◆ **Written exercise**
Write out all entries word for word.

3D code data
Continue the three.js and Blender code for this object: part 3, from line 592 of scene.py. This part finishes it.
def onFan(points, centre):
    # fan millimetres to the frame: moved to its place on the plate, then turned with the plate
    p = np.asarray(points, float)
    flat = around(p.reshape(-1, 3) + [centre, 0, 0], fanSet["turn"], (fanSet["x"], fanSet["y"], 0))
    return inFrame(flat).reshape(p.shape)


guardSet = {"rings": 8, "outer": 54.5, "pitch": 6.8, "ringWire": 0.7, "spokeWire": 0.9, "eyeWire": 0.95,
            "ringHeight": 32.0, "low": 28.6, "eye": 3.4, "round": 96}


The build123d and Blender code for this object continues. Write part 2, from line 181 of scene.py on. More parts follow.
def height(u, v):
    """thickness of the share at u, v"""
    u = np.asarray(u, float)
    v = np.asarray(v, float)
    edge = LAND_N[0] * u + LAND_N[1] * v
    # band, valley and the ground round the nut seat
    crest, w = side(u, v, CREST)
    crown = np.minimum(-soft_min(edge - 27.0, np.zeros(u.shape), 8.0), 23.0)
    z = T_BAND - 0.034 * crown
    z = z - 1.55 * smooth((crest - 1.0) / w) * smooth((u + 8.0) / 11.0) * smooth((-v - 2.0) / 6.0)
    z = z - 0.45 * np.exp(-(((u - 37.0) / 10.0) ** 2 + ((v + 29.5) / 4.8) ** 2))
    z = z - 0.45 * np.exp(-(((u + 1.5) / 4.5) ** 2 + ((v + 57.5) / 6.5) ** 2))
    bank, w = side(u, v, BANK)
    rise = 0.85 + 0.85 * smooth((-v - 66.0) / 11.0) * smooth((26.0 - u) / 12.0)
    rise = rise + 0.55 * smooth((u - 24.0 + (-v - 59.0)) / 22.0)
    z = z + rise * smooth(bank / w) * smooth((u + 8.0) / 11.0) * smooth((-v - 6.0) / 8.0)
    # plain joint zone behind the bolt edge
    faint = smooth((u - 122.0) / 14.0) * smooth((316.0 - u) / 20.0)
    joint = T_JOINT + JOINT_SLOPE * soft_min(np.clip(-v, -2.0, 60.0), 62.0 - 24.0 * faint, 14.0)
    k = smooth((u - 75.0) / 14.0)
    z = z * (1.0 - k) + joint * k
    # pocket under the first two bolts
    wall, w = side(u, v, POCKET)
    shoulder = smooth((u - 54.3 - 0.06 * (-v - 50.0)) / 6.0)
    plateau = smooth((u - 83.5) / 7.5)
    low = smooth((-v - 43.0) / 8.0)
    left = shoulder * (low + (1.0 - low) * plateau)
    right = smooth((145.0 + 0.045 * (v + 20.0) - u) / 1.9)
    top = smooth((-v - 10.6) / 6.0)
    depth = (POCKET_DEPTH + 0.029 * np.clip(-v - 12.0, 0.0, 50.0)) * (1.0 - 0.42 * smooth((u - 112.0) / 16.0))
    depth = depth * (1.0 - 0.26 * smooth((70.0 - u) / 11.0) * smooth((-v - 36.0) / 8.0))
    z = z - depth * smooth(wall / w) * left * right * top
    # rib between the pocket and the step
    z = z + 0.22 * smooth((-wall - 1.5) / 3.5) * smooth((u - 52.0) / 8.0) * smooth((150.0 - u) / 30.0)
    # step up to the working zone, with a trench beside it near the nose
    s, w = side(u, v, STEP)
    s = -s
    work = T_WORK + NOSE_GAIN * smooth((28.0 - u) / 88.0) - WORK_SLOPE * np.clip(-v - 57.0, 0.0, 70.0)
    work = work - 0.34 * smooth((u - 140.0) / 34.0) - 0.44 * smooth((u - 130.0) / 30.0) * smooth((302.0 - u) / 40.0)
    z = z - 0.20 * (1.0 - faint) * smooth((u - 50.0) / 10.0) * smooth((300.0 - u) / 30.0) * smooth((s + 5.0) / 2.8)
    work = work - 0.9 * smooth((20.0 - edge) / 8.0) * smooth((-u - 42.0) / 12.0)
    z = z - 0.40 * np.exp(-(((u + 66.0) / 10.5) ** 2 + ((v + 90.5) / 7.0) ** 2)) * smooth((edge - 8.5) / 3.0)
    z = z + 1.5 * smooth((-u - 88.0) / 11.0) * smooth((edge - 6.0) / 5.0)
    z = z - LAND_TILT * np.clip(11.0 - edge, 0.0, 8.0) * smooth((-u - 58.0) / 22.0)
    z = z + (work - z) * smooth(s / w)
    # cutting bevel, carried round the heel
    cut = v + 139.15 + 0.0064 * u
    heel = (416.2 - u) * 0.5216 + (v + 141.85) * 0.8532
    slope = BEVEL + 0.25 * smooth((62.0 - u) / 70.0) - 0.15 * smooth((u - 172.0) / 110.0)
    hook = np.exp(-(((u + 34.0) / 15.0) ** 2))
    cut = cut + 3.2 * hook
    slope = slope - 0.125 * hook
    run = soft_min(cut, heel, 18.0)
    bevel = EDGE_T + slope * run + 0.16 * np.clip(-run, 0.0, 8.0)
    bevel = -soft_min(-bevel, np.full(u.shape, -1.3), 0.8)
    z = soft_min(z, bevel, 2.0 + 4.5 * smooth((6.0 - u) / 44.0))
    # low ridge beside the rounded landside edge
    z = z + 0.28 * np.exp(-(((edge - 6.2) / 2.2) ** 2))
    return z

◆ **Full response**
Continue the three.js and Blender code for this object: part 3, from line 592 of scene.py. This part finishes it.
def onFan(points, centre):
    # fan millimetres to the frame: moved to its place on the plate, then turned with the plate
    p = np.asarray(points, float)
    flat = around(p.reshape(-1, 3) + [centre, 0, 0], fanSet["turn"], (fanSet["x"], fanSet["y"], 0))
    return inFrame(flat).reshape(p.shape)


guardSet = {"rings": 8, "outer": 54.5, "pitch": 6.8, "ringWire": 0.7, "spokeWire": 0.9, "eyeWire": 0.95,
            "ringHeight": 32.0, "low": 28.6, "eye": 3.4, "round": 96}


The build123d and Blender code for this object continues. Write part 2, from line 181 of scene.py on. More parts follow.
def height(u, v):
    """thickness of the share at u, v"""
    u = np.asarray(u, float)
    v = np.asarray(v, float)
    edge = LAND_N[0] * u + LAND_N[1] * v
    # band, valley and the ground round the nut seat
    crest, w = side(u, v, CREST)
    crown = np.minimum(-soft_min(edge - 27.0, np.zeros(u.shape), 8.0), 23.0)
    z = T_BAND - 0.034 * crown
    z = z - 1.55 * smooth((crest - 1.0) / w) * smooth((u + 8.0) / 11.0) * smooth((-v - 2.0) / 6.0)
    z = z - 0.45 * np.exp(-(((u - 37.0) / 10.0) ** 2 + ((v + 29.5) / 4.8) ** 2))
    z = z - 0.45 * np.exp(-(((u + 1.5) / 4.5) ** 2 + ((v + 57.5) / 6.5) ** 2))
    bank, w = side(u, v, BANK)
    rise = 0.85 + 0.85 * smooth((-v - 66.0) / 11.0) * smooth((26.0 - u) / 12.0)
    rise = rise + 0.55 * smooth((u - 24.0 + (-v - 59.0)) / 22.0)
    z = z + rise * smooth(bank / w) * smooth((u + 8.0) / 11.0) * smooth((-v - 6.0) / 8.0)
    # plain joint zone behind the bolt edge
    faint = smooth((u - 122.0) / 14.0) * smooth((316.0 - u) / 20.0)
    joint = T_JOINT + JOINT_SLOPE * soft_min(np.clip(-v, -2.0, 60.0), 62.0 - 24.0 * faint, 14.0)
    k = smooth((u - 75.0) / 14.0)
    z = z * (1.0 - k) + joint * k
    # pocket under the first two bolts
    wall, w = side(u, v, POCKET)
    shoulder = smooth((u - 54.3 - 0.06 * (-v - 50.0)) / 6.0)
    plateau = smooth((u - 83.5) / 7.5)
    low = smooth((-v - 43.0) / 8.0)
    left = shoulder * (low + (1.0 - low) * plateau)
    right = smooth((145.0 + 0.045 * (v + 20.0) - u) / 1.9)
    top = smooth((-v - 10.6) / 6.0)
    depth = (POCKET_DEPTH + 0.029 * np.clip(-v - 12.0, 0.0, 50.0)) * (1.0 - 0.42 * smooth((u - 112.0) / 16.0))
    depth = depth * (1.0 - 0.26 * smooth((70.0 - u) / 11.0) * smooth((-v - 36.0) / 8.0))
    z = z - depth * smooth(wall / w) * left * right * top
    # rib between the pocket and the step
    z = z + 0.22 * smooth((-wall - 1.5) / 3.5) * smooth((u - 52.0) / 8.0) * smooth((150.0 - u) / 30.0)
    # step up to the working zone, with a trench beside it near the nose
    s, w = side(u, v, STEP)
    s = -s
    work = T_WORK + NOSE_GAIN * smooth((28.0 - u) / 88.0) - WORK_SLOPE * np.clip(-v - 57.0, 0.0, 70.0)
    work = work - 0.34 * smooth((u - 140.0) / 34.0) - 0.44 * smooth((u - 130.0) / 30.0) * smooth((302.0 - u) / 40.0)
    z = z - 0.20 * (1.0 - faint) * smooth((u - 50.0) / 10.0) * smooth((300.0 - u) / 30.0) * smooth((s + 5.0) / 2.8)
    work = work - 0.9 * smooth((20.0 - edge) / 8.0) * smooth((-u - 42.0) / 12.0)
    z = z - 0.40 * np.exp(-(((u + 66.0) / 10.5) ** 2 + ((v + 90.5) / 7.0) ** 2)) * smooth((edge - 8.5) / 3.0)
    z = z + 1.5 * smooth((-u - 88.0) / 11.0) * smooth((edge - 6.0) / 5.0)
    z = z - LAND_TILT * np.clip(11.0 - edge, 0.0, 8.0) * smooth((-u - 58.0) / 22.0)
    z = z + (work - z) * smooth(s / w)
    # cutting bevel, carried round the heel
    cut = v + 139.15 + 0.0064 * u
    heel = (416.2 - u) * 0.5216 + (v + 141.85) * 0.8532
    slope = BEVEL + 0.25 * smooth((62.0 - u) / 70.0) - 0.15 * smooth((u - 172.0) / 110.0)
    hook = np.exp(-(((u + 34.0) / 15.0) ** 2))
    cut = cut + 3.2 * hook
    slope = slope - 0.125 * hook
    run = soft_min(cut, heel, 18.0)
    bevel = EDGE_T + slope * run + 0.16 * np.clip(-run, 0.0, 8.0)
    bevel = -soft_min(-bevel, np.full(u.shape, -1.3), 0.8)
    z = soft_min(z, bevel, 2.0 + 4.5 * smooth((6.0 - u) / 44.0))
    # low ridge beside the rounded landside edge
    z = z + 0.28 * np.exp(-(((edge - 6.2) / 2.2) ** 2))
    return z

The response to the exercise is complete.